Statistical Process Control in Die Casting
Statistical Process Control (SPC) tracks production data to detect trends before parts fall out of tolerance. Measurements from sample parts are plotted on control charts to monitor variation over time.
Key metrics like Cp (process capability) and Cpk (process capability index) indicate how well the process stays within tolerance limits. Higher values suggest more stable, predictable output.
SPC in die casting often focuses on variables such as melt temperature, injection pressure, and cooling rate. Changes in these parameters can directly affect dimensional accuracy and surface quality.
By identifying shifts early, operators can adjust process settings—such as die temperature or shot speed—before defects occur. This reduces scrap rates and improves consistency across production batches.
Frequently Asked Questions
How do material properties affect tolerance levels in die cast parts?
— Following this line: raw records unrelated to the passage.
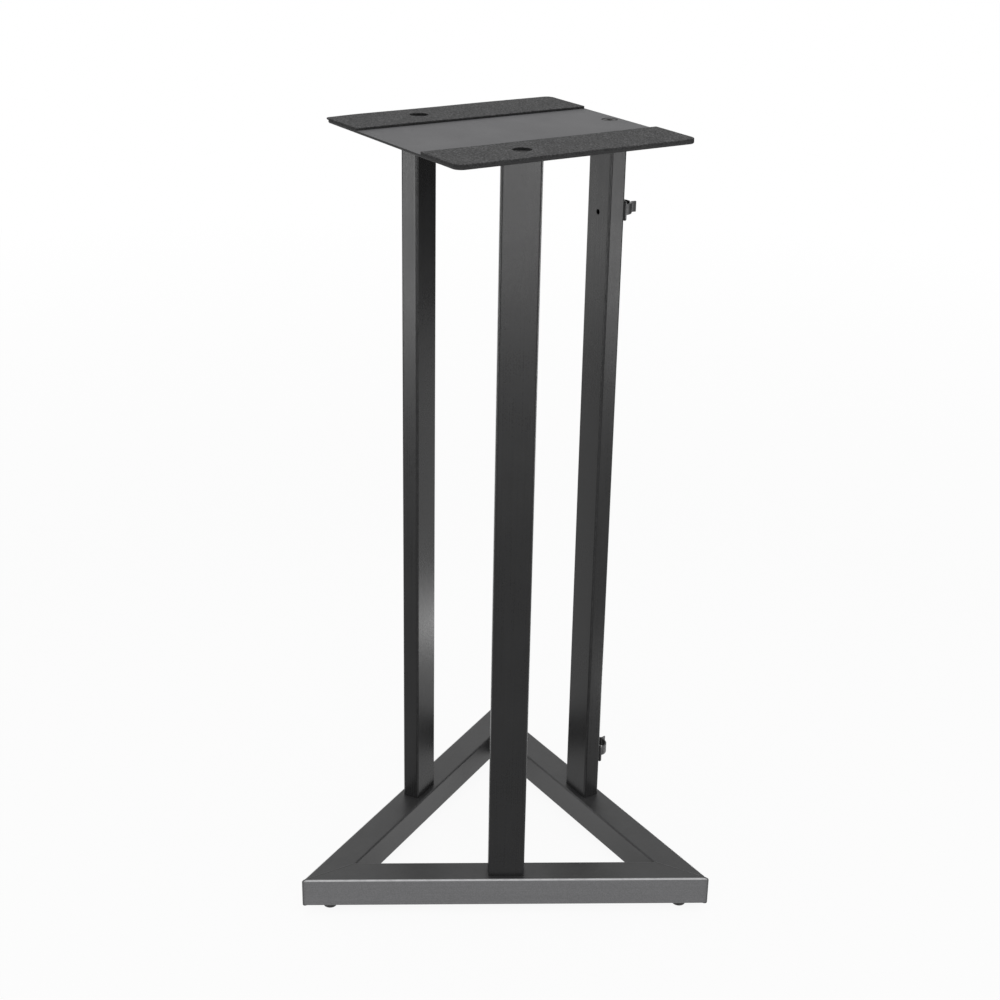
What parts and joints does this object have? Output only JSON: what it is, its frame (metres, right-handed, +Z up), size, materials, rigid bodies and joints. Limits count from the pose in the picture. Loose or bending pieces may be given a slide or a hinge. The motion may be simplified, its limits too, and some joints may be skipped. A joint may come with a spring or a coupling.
{
  "type": "speaker stand",
  "caption": "Floor stand with a mitred triangular tube base, upright flat tubes, a padded rectangular top plate and cable clips up the rear upright.",
  "frame": {"origin": "on the floor, under the middle of the stand's bounding box: midway across the base, and midway between the front corner of the base and the tips of the cable clips", "axes": "+Z up along the upright tubes, +X along the rear rail of the base to the right seen from the front corner, +Y towards the rear rail and the cable clips; the front corner of the base points along -Y"},
  "size_m": [0.4288, 0.389, 0.8095],
  "materials": {
    "black_steel": "satin black powder coat",
    "black_fastener": "black oxide, lightly oiled",
    "zinc_steel": "bright zinc plate",
    "pad_rubber": "matte black closed-cell rubber",
    "foot_rubber": "matte black moulded rubber",
    "clip_plastic": "satin dark grey moulded plastic",
    "foam_tape": "dark foam tape with a cut edge"
  },
  "bodies": {
    "root": {"base_rail_rear": "black_steel", "post_rear": "black_steel", "post_rear_top_plug": "zinc_steel", "post_rear_bottom_plug": "zinc_steel", "plate_screw_rear": "black_fastener", "base_bolt_rear": "black_fastener", "base_washer_rear": "zinc_steel", "foot_rear_right": "foot_rubber", "clip_tape_upper": "foam_tape", "cable_clip_upper": "clip_plastic", "clip_tape_lower": "foam_tape", "cable_clip_lower": "clip_plastic", "base_rail_right": "black_steel", "post_right": "black_steel", "post_right_top_plug": "zinc_steel", "post_right_bottom_plug": "zinc_steel", "plate_screw_right": "black_fastener", "base_bolt_right": "black_fastener", "base_washer_right": "zinc_steel", "foot_front": "foot_rubber", "base_rail_left": "black_steel", "post_left": "black_steel", "post_left_top_plug": "zinc_steel", "post_left_bottom_plug": "zinc_steel", "plate_screw_left": "black_fastener", "base_bolt_left": "black_fastener", "base_washer_left": "zinc_steel", "foot_rear_left": "foot_rubber", "top_plate": "black_steel", "pad_right": "pad_rubber", "pad_left": "pad_rubber"}
  },
  "joints": []
}
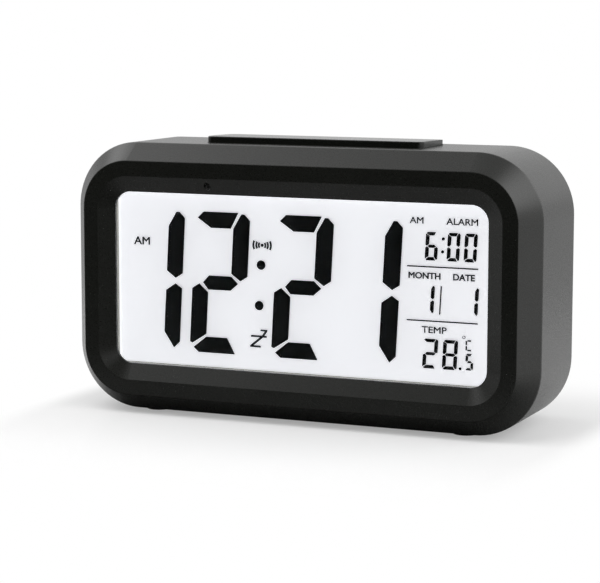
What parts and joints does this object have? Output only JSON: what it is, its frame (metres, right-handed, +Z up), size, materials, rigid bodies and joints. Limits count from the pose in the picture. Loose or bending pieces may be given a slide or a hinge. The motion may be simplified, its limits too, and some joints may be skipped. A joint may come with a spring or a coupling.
{
  "type": "alarm clock",
  "caption": "Bedside alarm clock with a rounded sleeve case, bevelled front frame, large segment display, snooze bar on top and a tapered rear cover with a sliding battery door.",
  "frame": {"origin": "on the resting surface, under the middle of the clock's box", "axes": "+Z up, the display faces -Y, +X to the right seen from the front"},
  "size_m": [0.135, 0.045, 0.0767],
  "materials": {
    "case_plastic": "black ABS, fine moulded grain, satin",
    "bar_plastic": "black ABS, satin",
    "button_plastic": "dark grey ABS, satin",
    "rubber": "black rubber",
    "clear_plastic": "clear acrylic, polished",
    "smoked_plastic": "smoked acrylic, polished",
    "glass": "clear flat glass",
    "polariser_film": "clear polarising film",
    "display_ground": "pearl white film",
    "display_ink": "dark liquid-crystal strokes",
    "edge_resin": "cured resin",
    "white_plastic": "white ABS",
    "lamp": "white lamp bodies",
    "board": "green circuit board",
    "black_plastic": "black moulded plastic",
    "steel": "zinc and nickel plated steel",
    "capacitor_sleeve": "dark blue sleeve",
    "resin_bead": "resin-dipped bead",
    "brass": "brass",
    "elastomer": "layered silicone",
    "cell_jacket": "printed film jacket, plain",
    "lead_sleeve": "PVC wire sleeve"
  },
  "bodies": {
    "case": {"front_shell": "case_plastic", "rear_cover": "case_plastic", "case_screws": "steel", "rubber_feet": "rubber", "lens_tape": "display_ground", "display_lens": "clear_plastic", "front_polariser": "polariser_film", "front_glass": "glass", "edge_seal": "edge_resin", "lcd_segments": "display_ink", "rear_glass": "glass", "rear_polariser": "display_ground", "diffuser_film": "display_ground", "light_guide": "clear_plastic", "reflector_film": "display_ground", "backlight_board": "board", "backlight_lamps": "lamp", "display_holder": "white_plastic", "elastomer_connector": "elastomer", "main_board": "board", "clock_chip": "black_plastic", "quartz_crystal": "steel", "capacitors": "capacitor_sleeve", "chip_resistors": "black_plastic", "thermistor": "resin_bead", "light_pipe": "smoked_plastic", "light_sensor": "black_plastic", "board_screws": "steel", "snooze_springs": "steel", "snooze_switch": "black_plastic", "snooze_board": "board", "button_board": "board", "button_switches": "black_plastic", "sensor_switch": "black_plastic", "sounder_case": "black_plastic", "piezo_disc": "brass", "battery_1": "cell_jacket", "battery_2": "cell_jacket", "battery_3": "cell_jacket", "contact_plates": "steel", "contact_springs": "steel", "battery_leads": "lead_sleeve", "sounder_leads": "lead_sleeve", "board_leads": "lead_sleeve"},
    "snooze_key": {"snooze_bar": "bar_plastic", "snooze_plunger": "white_plastic"},
    "set_key": {"set_button": "button_plastic", "set_plunger": "white_plastic"},
    "alarm_key": {"alarm_button": "button_plastic", "alarm_plunger": "white_plastic"},
    "up_key": {"up_button": "button_plastic", "up_plunger": "white_plastic"},
    "down_key": {"down_button": "button_plastic", "down_plunger": "white_plastic"},
    "sensor_key": {"sensor_slider": "button_plastic"},
    "door": {"battery_door": "case_plastic"}
  },
  "joints": [
    {"name": "snooze_press", "type": "slide", "parent": "case", "child": "snooze_key", "axis": [0, 0, -1], "range_m": [0, 0.0008], "stiffness_N_per_m": 1040, "springref_m": -0.001, "deforming": ["snooze_springs"]},
    {"name": "set_press", "type": "slide", "parent": "case", "child": "set_key", "axis": [0, -1, 0], "range_m": [0, 0.0004], "stiffness_N_per_m": 2500, "springref_m": -0.0002},
    {"name": "alarm_press", "type": "slide", "parent": "case", "child": "alarm_key", "axis": [0, -1, 0], "range_m": [0, 0.0004], "stiffness_N_per_m": 2500, "springref_m": -0.0002},
    {"name": "up_press", "type": "slide", "parent": "case", "child": "up_key", "axis": [0, -1, 0], "range_m": [0, 0.0004], "stiffness_N_per_m": 2500, "springref_m": -0.0002},
    {"name": "down_press", "type": "slide", "parent": "case", "child": "down_key", "axis": [0, -1, 0], "range_m": [0, 0.0004], "stiffness_N_per_m": 2500, "springref_m": -0.0002},
    {"name": "sensor_slide", "type": "slide", "parent": "case", "child": "sensor_key", "axis": [1, 0, 0], "range_m": [0, 0.002]},
    {"name": "door_slide", "type": "slide", "parent": "case", "child": "door", "axis": [1, 0, 0], "range_m": [0, 0.046]}
  ]
}
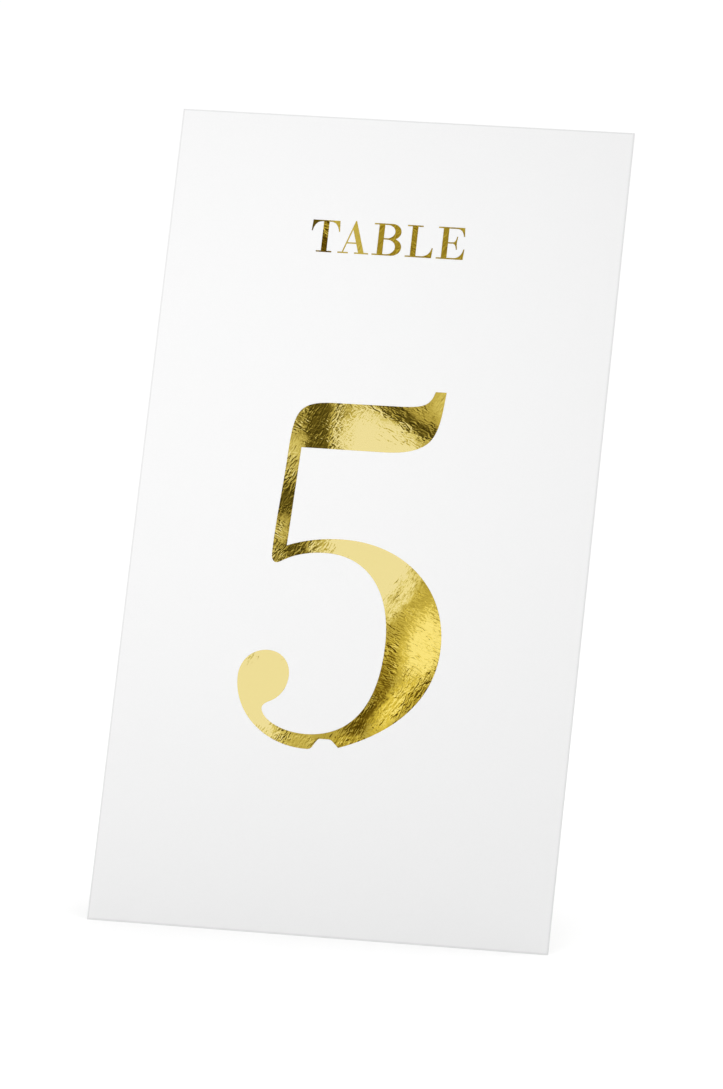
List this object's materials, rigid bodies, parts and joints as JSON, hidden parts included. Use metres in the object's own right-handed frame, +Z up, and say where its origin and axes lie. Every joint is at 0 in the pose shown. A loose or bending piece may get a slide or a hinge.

Different alloys shrink at different rates as they cool, which can alter final dimensions.
Metals with higher thermal expansion may require tighter process control to stay within limits.
Material hardness can also influence how much post-casting machining is needed to meet tolerances.
How does die design impact the precision of cast components?
A well-designed die minimizes distortion and uneven cooling. Proper gating and venting reduce defects that can affect dimensional accuracy. Alignment features in the die help control parting line shifts and maintain repeatability.
Can surface finish affect the tolerances achievable in die casting?
Surface finish can influence how dimensions are measured and interpreted. Rough surfaces may cause variations in readings during inspection. A smoother finish often improves measurement consistency and can reduce secondary machining needs.